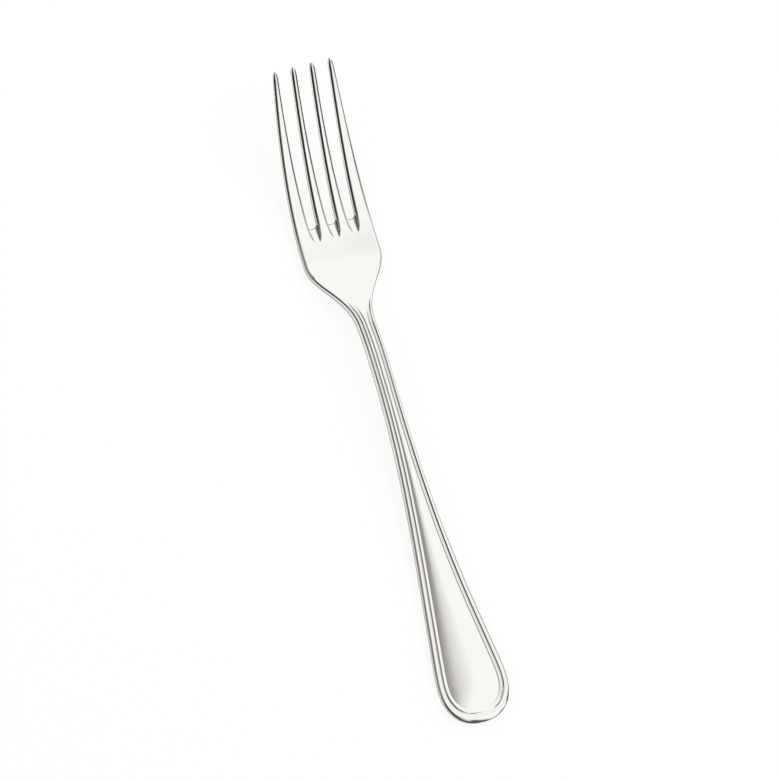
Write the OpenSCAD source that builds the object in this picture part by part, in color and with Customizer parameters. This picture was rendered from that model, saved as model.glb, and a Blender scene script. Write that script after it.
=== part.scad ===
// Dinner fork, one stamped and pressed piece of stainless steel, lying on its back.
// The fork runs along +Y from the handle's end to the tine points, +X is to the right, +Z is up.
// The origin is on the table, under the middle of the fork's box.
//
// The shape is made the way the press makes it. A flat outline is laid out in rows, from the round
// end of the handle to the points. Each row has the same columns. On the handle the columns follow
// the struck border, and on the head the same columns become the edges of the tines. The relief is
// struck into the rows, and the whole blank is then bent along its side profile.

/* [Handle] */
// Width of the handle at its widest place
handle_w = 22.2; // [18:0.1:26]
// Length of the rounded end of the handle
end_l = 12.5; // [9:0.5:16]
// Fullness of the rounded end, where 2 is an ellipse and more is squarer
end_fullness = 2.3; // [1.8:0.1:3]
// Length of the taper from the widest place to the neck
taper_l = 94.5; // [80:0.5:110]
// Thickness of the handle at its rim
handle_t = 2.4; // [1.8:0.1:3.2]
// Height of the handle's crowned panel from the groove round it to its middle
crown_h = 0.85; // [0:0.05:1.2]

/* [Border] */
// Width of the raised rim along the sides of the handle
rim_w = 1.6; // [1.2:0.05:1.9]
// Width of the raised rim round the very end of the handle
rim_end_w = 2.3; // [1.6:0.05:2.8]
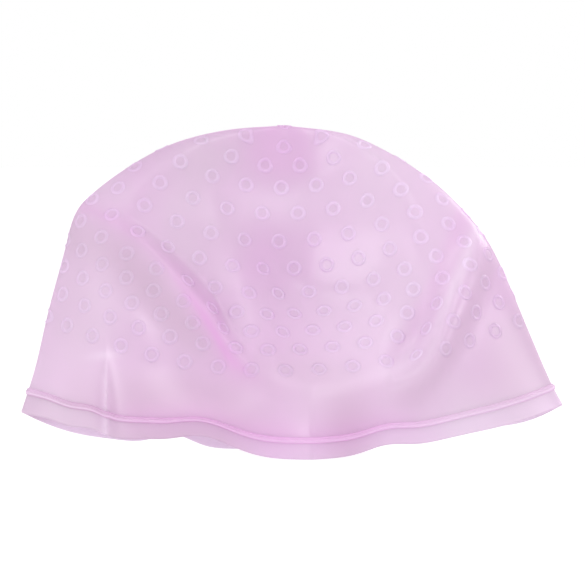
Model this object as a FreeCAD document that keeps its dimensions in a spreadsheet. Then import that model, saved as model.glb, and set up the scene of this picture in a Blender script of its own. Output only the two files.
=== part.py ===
※
Objective>
Everything from the line containing "Model this object" through the last line of the records must be given again exactly; leave out all other lines.

Exercise solution>
Model this object as a FreeCAD document that keeps its dimensions in a spreadsheet. Then import that model, saved as model.glb, and set up the scene of this picture in a Blender script of its own. Output only the two files.
=== part.py ===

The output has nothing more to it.